As reported by Kens5.com, a formal compliant has been filed to stop the use of “The Adventures of Huckleberry Finn” and “To Kill a Mockingbird” because there are 219 racial slurs embedded in Mark Twain’s classic and 49 found on the pages of Harper Lee’s chronicle. According to The Telegraph, it was “Marie Rothstein-Williams, the mother of a mixed race child,” who followed the school’s procedures in making a formal complaint. Rothstein-Williams believes that hearing these words validates their acceptability and children cannot be taught to think that these words are ok. (Out of the 5,000 students in the school system, 37% are of African American descent.) It appears Ms.
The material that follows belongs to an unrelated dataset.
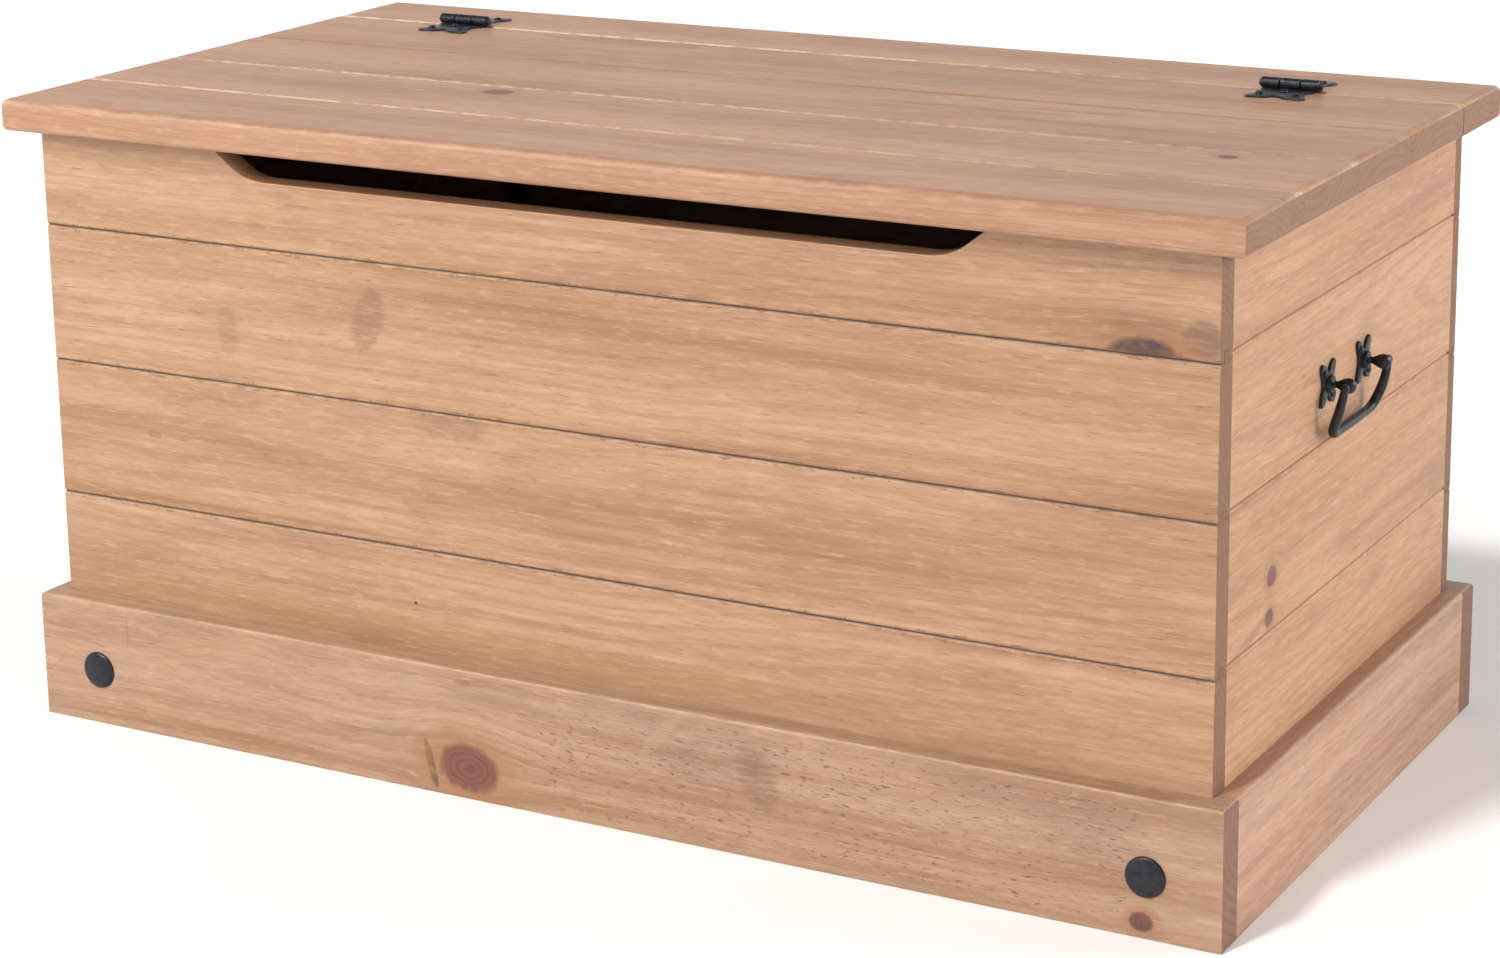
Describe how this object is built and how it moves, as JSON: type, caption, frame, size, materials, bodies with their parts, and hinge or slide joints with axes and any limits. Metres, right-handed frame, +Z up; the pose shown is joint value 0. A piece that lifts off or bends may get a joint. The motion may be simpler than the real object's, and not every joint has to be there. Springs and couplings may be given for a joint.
{
  "type": "wooden toy box",
  "caption": "Long pine toy box with a hinged boarded lid, a fixed back rail, a finger slot in front, a plinth with domed studs, and a swinging bail handle at each end.",
  "frame": {"origin": "on the floor, under the middle of the box's overall length and of its overall depth with the front studs", "axes": "+X along the length towards the right-hand handle seen from the front, -Y to the front, +Z up"},
  "size_m": [0.87, 0.4552, 0.435],
  "materials": {
    "waxed_pine": "satin wax over honey-stained pine",
    "raw_pine": "planed, lightly waxed",
    "plywood": "sanded, unfinished",
    "black_iron": "satin black",
    "steel_screws": "zinc plated"
  },
  "bodies": {
    "box": {"back_board_1": "waxed_pine", "back_board_2": "waxed_pine", "back_board_3": "waxed_pine", "back_board_4": "waxed_pine", "back_rail": "waxed_pine", "base_cleat_back": "raw_pine", "base_cleat_front": "raw_pine", "base_cleat_left": "raw_pine", "base_cleat_right": "raw_pine", "base_panel": "plywood", "corner_post_back_left": "raw_pine", "corner_post_back_right": "raw_pine", "corner_post_front_left": "raw_pine", "corner_post_front_right": "raw_pine", "front_board_1": "waxed_pine", "front_board_2": "waxed_pine", "front_board_3": "waxed_pine", "front_board_4": "waxed_pine", "handle_left_post_back": "black_iron", "handle_left_post_front": "black_iron", "handle_left_screws": "black_iron", "handle_right_post_back": "black_iron", "handle_right_post_front": "black_iron", "handle_right_screws": "black_iron", "hinge_left_pin": "black_iron", "hinge_left_rail_leaf": "black_iron", "hinge_rail_screws": "black_iron", "hinge_right_pin": "black_iron", "hinge_right_rail_leaf": "black_iron", "left_side_board_1": "waxed_pine", "left_side_board_2": "waxed_pine", "left_side_board_3": "waxed_pine", "left_side_board_4": "waxed_pine", "plinth_back": "waxed_pine", "plinth_block_back_left": "raw_pine", "plinth_block_back_right": "raw_pine", "plinth_block_front_left": "raw_pine", "plinth_block_front_right": "raw_pine", "plinth_front": "waxed_pine", "plinth_left": "waxed_pine", "plinth_right": "waxed_pine", "plinth_studs": "black_iron", "right_side_board_1": "waxed_pine", "right_side_board_2": "waxed_pine", "right_side_board_3": "waxed_pine", "right_side_board_4": "waxed_pine"},
    "lid": {"hinge_left_lid_leaf": "black_iron", "hinge_lid_screws": "black_iron", "hinge_right_lid_leaf": "black_iron", "lid_batten_left": "raw_pine", "lid_batten_right": "raw_pine", "lid_batten_screws": "steel_screws", "lid_board_1": "waxed_pine", "lid_board_2": "waxed_pine", "lid_board_3": "waxed_pine", "lid_board_4": "waxed_pine"},
    "bail_left": {"handle_left_bail": "black_iron"},
    "bail_right": {"handle_right_bail": "black_iron"}
  },
  "joints": [
    {"name": "lid_hinge", "type": "hinge", "parent": "box", "child": "lid", "pos_m": [0, 0.1516, 0.4313], "axis": [-1, 0, 0], "range_deg": [0, 100]},
    {"name": "bail_left_swing", "type": "hinge", "parent": "box", "child": "bail_left", "pos_m": [-0.4305, -0.0064, 0.289], "axis": [0, 1, 0], "range_deg": [-4, 216]},
    {"name": "bail_right_swing", "type": "hinge", "parent": "box", "child": "bail_right", "pos_m": [0.4305, -0.0064, 0.289], "axis": [0, -1, 0], "range_deg": [-4, 216]}
  ]
}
Rothstein-Williams doesn’t want the students to have a learning experience where the children can hear these classic books and debate these very issues amongst themselves.
Accomack County Public Schools is making a formal inquiry into the matter by forming a committee to review the material. The books are suspended from use until the principal, library media specialist, parent and teacher(s) make the final recommendations.
This isn’t the first time Mark Twain or Harper Lee have found their literary compositions on a banned list. Virginia University’s Library points out that since 1885, when “The Adventures of Huckleberry Finn” was first released, “it was condemned as racist” and immediately “banished” from the Concord Public Library. Harper Lee’s “To Kill a Mockingbird,” currently holds the number four position on a list called Banned & Challenged Classics, put together by the American Library Association (ALA) who work to defend the First Amendment and protect your right to read whatever you want to read.
ALA stresses that a book challenge – like the case at the Accomack County Public Schools – is not a book ban. But, when it comes to censorship, they urge us to remember the words of Supreme Court Justice William O. Douglas:
“Restriction of free thought and free speech is the most dangerous of subversions. It is the one un-American act that could most easily defeat us. ”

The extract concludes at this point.